Türkiye’nin bu kadar ciddi sorunları varken ana muhalefetin gündemi, en öncelikli sorunu bu mu? Ülkemize bu gündemler yakışıyor mu? 

Dünya Tayyip Erdoğan zaferlerini yazarken, Anamuhalefet Başkan Kılıçdaroğlu bunu ilk kez yapmıyor. 

Yaptığı hep aynı şeyler.2021 yılında Brüksel NATO zirvesinde yine Erdoğan ile Biden bir araya gelmişti ve yine aynı mütercim oradaydı. O gün de aynı üslupla üstenci bir dil ile Fatma Hanım “ Hanım Kızımız” hedefe konmuştu.

Dün annesini mecliste linç ededenler, buğun kızını linç etmeye çalışıyorlar. Sayın Kılıçdaroğlu helalleşme sözleriniz nerede kaldı? 

Vesayet ürünü olan başörtüsü yasağının mağdurlarından biride seçilmiş milletvekili Merve Kavakçı’dır. 28 Şubat sürecinde Meclis Genel Kurulu’nda merhum Ecevit’in “Bu kadına haddini bildirin ”cümleleriyle başlayan linçe maruz kalmıştı.

Şimdi ise hem de başörtüsü ile NATO zirvesinde de Cumhurbaşkanı Erdoğan’ın yanı başındaydı. ABD Başkanı Biden ile bir araya geldiği o önemli baş başa görüşmelerde Erdoğan’ın tercümanlığını yaptı!
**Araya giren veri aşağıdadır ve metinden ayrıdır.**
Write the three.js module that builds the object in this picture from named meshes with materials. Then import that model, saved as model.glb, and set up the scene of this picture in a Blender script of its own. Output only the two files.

Merve Kavakçı’nın kızı olan Fatma Gülham Abushanab, Biden görüşmelerindeki mütercimdir. Ülke olarak kat ettiğimiz demokrasi yolunda gurur duyulması gerekirken, eski alışkanlıklarla 28 Şubat’a mı döneneceğiz?

Kişilerin kılık kıyafetleriyle uğraşmaktan vazgeçip ana muhalefet olarak ülkenin gerçek gündemine dönüp, ülkenin sorunları için bir şeyler üretmeye, mevcut hükümete katkı yapmaya ne zaman başlayacaksınız?

Bizim içerdekilerin yaptığı gibi, yurt dışında ne muhatapları, ne heyettekiler Fatma Hanım’ın başörtülü olmasına takıldı. Ne yadırgadı, ne eleştirdi, ne de sorguladı! Üzücü olan öz vatanımızda sorgulanmaya muhatap kalınması!

Erdoğan-Biden zirvesinden  “Türkiye-Amerika krizi” çıkartamayanlar yine eski alışkanlıklarına “başörtüsü ” ne dolanmayı tercih etti! 

Millet 28 Şubat zihniyeti bir kez daha tüm çıplaklığıyla görmüş oldu!

Türkiye hakkında dışarıdakilerin umurunda olmayan mesele, Türkiye’de bazı gayri milli çevrelerin hala korkulu rüyası olmuş anlaşılan!